About ten days into September in 1999, some health problems began, and I responded the way I’d responded to crises for a while: I bought music, bringing home forty-three records that month. The best of the month? Maybe the two albums by Fairport Convention, or a cluster of LPs by Bread. It was not a good month for great albums. The worst was easily the self-titled 1968 album by a group called the Trout: a work of unfocused country-ish sunshine pop that nevertheless had a fascinating cover.

Since then, the pace of record buying has slowed. Eventually, I moved from south Minneapolis to the suburbs and then to St. Cloud. In September of 2000, I got five records. Two of them were great albums by Etta James: At Last and Second Time Around. But they paled beside the first birthday gift I ever got from the Texas Gal: The Bootleg Series, Volume 4: Bob Dylan Live 1966 (The “Royal Albert Hall” Concert), which actually took place in Manchester, England. A year later, another piece of Dylan vinyl – Love and Theft – founds its way home (along with an album by Toots & the Maytals).

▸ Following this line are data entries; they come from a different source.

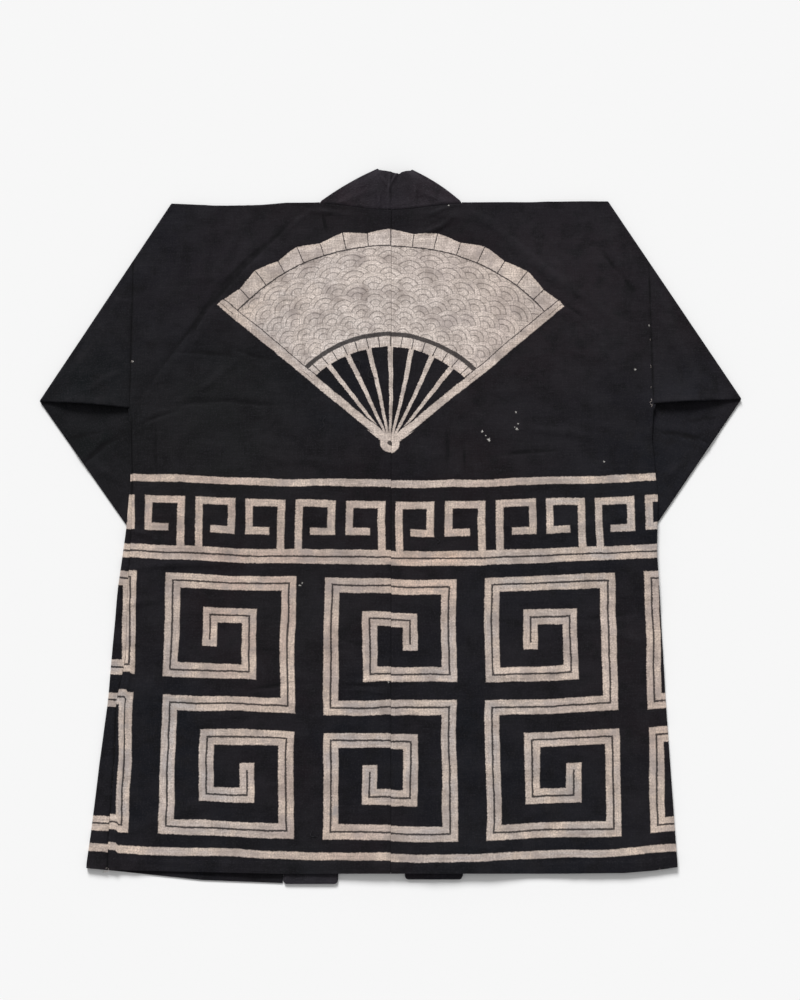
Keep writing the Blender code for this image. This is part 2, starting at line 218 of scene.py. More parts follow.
# The camera's aim: X and Y from the middle of the coat's box, and height
AIM = (0.01187, 0.01309)
AIM_Z = 0.003
CLIP_END = 50.0

# The floor's half width and its place below the cloth, and the lamp's width and its turns
FLOOR_HALF = 6.0
FLOOR_Z = -0.0002
SUN_WIDTH = math.radians(22)
SUN_TURN = (math.radians(-58), 0.0, math.radians(14))

SIGN = {"left": -1.0, "right": 1.0}
SEED = 41


def table(columns, *rows):
    """A short table as a dictionary of named columns."""
    return dict(zip(columns.split(), np.array(rows, float).T))


def each(rows):
    """The rows of a table, each a dictionary of its own."""
    return [dict(zip(rows, values)) for values in zip(*rows.values())]


SHOULDER = table(
    "x y",
    (-0.283, 0.4040),
    (-0.224, 0.4010),
    (-0.175, 0.4020),
    (-0.135, 0.4050),
    (-0.091, 0.4055),
    (0.091, 0.4055),
    (0.190, 0.4065),
    (0.281, 0.4070),
)
BACK_HEM = table(
    "x y",
    (-0.337, -0.4360),
    (-0.135, -0.4403),
    (0.202, -0.4403),
    (0.279, -0.4395),
    (0.313, -0.4367),
    (0.342, -0.4326),
)
FRONT_HEM = table(
    "x y",
    (-0.361, -0.4337),
    (-0.329, -0.4367),
    (-0.223, -0.4476),
    (-0.129, -0.4511),
    (0.086, -0.4390),
    (0.342, -0.4310),
)
# out: the side's furthest reach; wrap: how far the lower or upper cloth goes on round it
SIDE = {
    "left": table(
        "y out wrap",
        (-0.434, 0.3605, 0.024),
        (-0.401, 0.3572, 0.020),
        (-0.310, 0.3496, 0.016),
        (-0.235, 0.3421, 0.009),
        (-0.185, 0.3396, 0.016),
        (-0.099, 0.3347, 0.011),
        (-0.024, 0.3267, 0.005),
        (0.044, 0.3234, 0.001),
        (0.131, 0.3277, 0.001),
    ),
    "right": table(
        "y out wrap",
        (-0.433, 0.3416, 0.012),
        (-0.320, 0.3375, 0.012),
        (-0.235, 0.3343, 0.012),
        (-0.129, 0.3316, 0.012),
        (-0.050, 0.3292, 0.010),
        (0.016, 0.3325, 0.006),
        (0.089, 0.3273, 0.002),
        (0.136, 0.3308, 0.001),
    ),
}
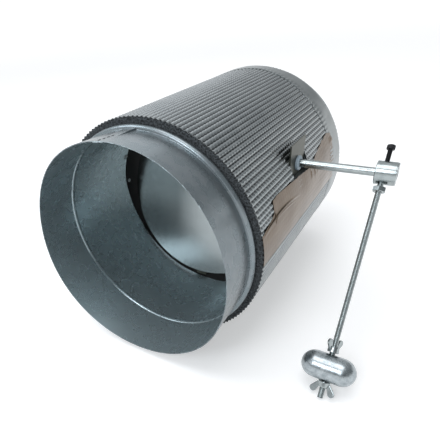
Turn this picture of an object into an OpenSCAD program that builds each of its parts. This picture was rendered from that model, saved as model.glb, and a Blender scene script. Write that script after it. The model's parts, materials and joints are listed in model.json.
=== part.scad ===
// Round insulated bypass damper with a weighted arm.
// The origin is the centre of the front collar, halfway along its straight wall.
// +Y runs along the duct to the rear, +X along the shaft to the arm, +Z is up.

/* [Duct tube] */
// Outside diameter of the tube and of both collars
tube_d = 254; // [220:1:300]
// Thickness of the sheet
wall_t = 0.7; // [0.5:0.1:1.2]
// Straight length of the front collar, from its open end to its bead
collar_l = 52; // [40:1:80]
// Straight length of the rear collar, from its bead to its open end
rear_collar_l = 28; // [26:1:60]
// Width of a bead along the tube
bead_w = 8; // [6:0.5:12]
// Height of a bead above the tube
bead_h = 4.5; // [2.5:0.5:6]
// Length of the tube between its two beads
body_l = 303.6; // [260:1:380]
// Width of the lap where the sheet's edges meet
lap_w = 12; // [8:1:20]

/* [Insulation] */
// Thickness of the foam sleeve
foam_t = 10.1; // [8:0.1:11]
// Thickness of the foil facing
foil_t = 0.7; // [0.4:0.1:1]
// Thickness of the foil tape
tape_t = 0.3; // [0.2:0.1:0.5]
// Width of the tape band round the rear end
band_w = 36; // [20:1:50]
// Width of the butt joint in the foam
joint_w = 0.8; // [0.4:0.1:2]

/* [Shaft] */
// Diameter of the shaft
shaft_d = 9.5; // [8:0.1:11]
// Height of the shaft above the tube's centre line
shaft_z = 57.6; // [45:0.1:60]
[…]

In 2002, just before we moved to St.Cloud, I found a few treasures at a suburban thrift shore and brought home nine September LPs. The best was a second and better copy of Fleetwood Mac’s Bare Trees, while the one I listen to least was a rock soundtrack titled Lazarus. I spent some birthday money on a trip to the Twin Cities in 2003, picking up a couple records by Jimmy Spheeris, some Clannad and some Mandrill. And the last September LPs I’ve obtained came a year ago: a Quincy Jones record the Texas Gal found for me at a garage sale, two Leo Kottke albums sent me by friends (and readers) Mitch and Bob, and a sealed copy of Lori Jacobs’ album Free, which I mentioned a little more than a month ago in a post I can no longer link to.

So what sums up my September acquisitions? Well, there are not many songs more autumnal than my favorite Eric Andersen song, “Blue River.” So that’s today’s Saturday Single.